Here's a video made by Australian competitor Jonny Durand (top ranked pilot in the world at the moment), much of it filmed while in flight. It gives you a fair sense of what the competition is like, both on the ground and in the air.
Here's another short one by David Glover that also gives a feel for the competitions.
Here's five minute video of a few of the competition's better pilots filmed by the helmet-mounted videocam of Bobby Bailey. Bobby is the designer of the Dragonfly, the first ultralight with both enough power as well as the ability to fly slow enough that opened up the possibilities of hang glider aero-towing. This, in turn, truly opened up all the possibilities of hang gliding in general.
Bobby is one of the few pilots that hang glider pilots would trust to fly close enough to film this kind of footage. Jeff O'Brian is the pilot who drags his leg on the lake before landing. Zhenya makes a few appearances both in the front seat of Bobby's Dragonfly and in her own hang glider in the air. The loops and spins filmed at close hand are of Jonny Durand, who is probably the only hang glider pilot Bobby trusts to do such things so close to him.

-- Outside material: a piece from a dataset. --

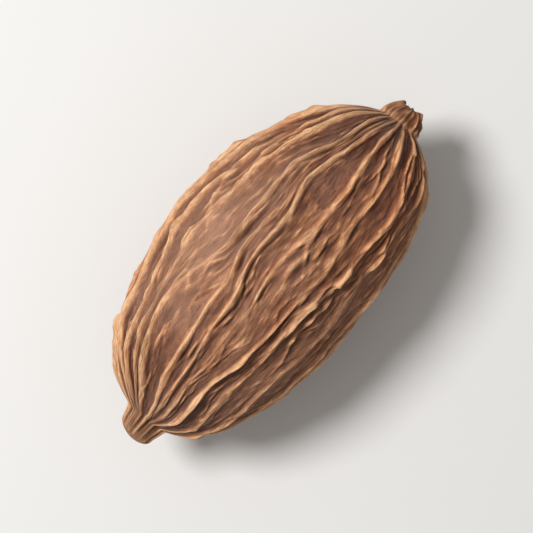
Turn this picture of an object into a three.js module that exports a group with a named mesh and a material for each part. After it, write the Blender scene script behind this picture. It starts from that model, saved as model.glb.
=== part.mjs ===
// A dried black cardamom pod lying on its side, in millimetres, with +Z up and its resting spot on z = 0.
// It is one grown piece: a ribbed husk, the stub of its stalk at -X and the withered flower tube at +X.
// A bearing is an angle round the pod's long axis, in degrees, from straight up towards +Y.
import * as THREE from "three";

// Driving dimensions
const podLength = 34;
const stubLength = 1.9;
const stubRadius = 1.6;
const stubTaper = 0.3;
const stubRounding = 0.7;
const stubSlant = 0.22;
const tubeLength = 1.9;
const tubeRadius = 1.5;
const tubeSwell = 0.2;
const tubeDrawIn = 0.6;
const tubeDepth = 0.7;
const tubeRaggedness = 0.3;
const huskHalfWidth = 8.3;
const huskHalfHeight = 7.5;
const stemEndFullness = 0.45;
const flowerEndFullness = 0.45;
const threeSidedness = 0.03;
const edgeBearing = 90;
const restHeight = 7.1;
const valleyDepth = 0.16;

// How far the pod's middle line is bowed towards +Y and +Z at five stations, from the stalk to the flower
// tube
const bowAcross = [1.1, 1.0, 1.0, 0.5, -0.1];
const bowUp = [0.5, 0.1, 0, 0.1, 0.6];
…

Though it's easy to miss, early in the video Bobby even flies close enough to Jonny to touch his wingtip.
Lastly, here's a :33 video of Jeff dragging his foot across the lake, taken from the ground. You'll see Bobby in his dragonfly in hot pursuit. If nothing else, you might get a feel for how casual flight is to so many people who frequent this airport. A general aviation airport is like a small military establishment with rules, procedures, lines not to be crossed, and the threat of law hanging over everyone's head. Here it's like a skateboard park with everyone flinging themselves into the sky with abandonment, thoroughly enjoying the discovery of what else they can do that they haven't done before. I've seen two people killed here, one just 100 meters from where I stood during an act of recklessness that we all unfortunately encouraged, and one from a freak accident that felt more like the random act of chance than anything that could have been avoided.
Still, we all love to fly. It's about living.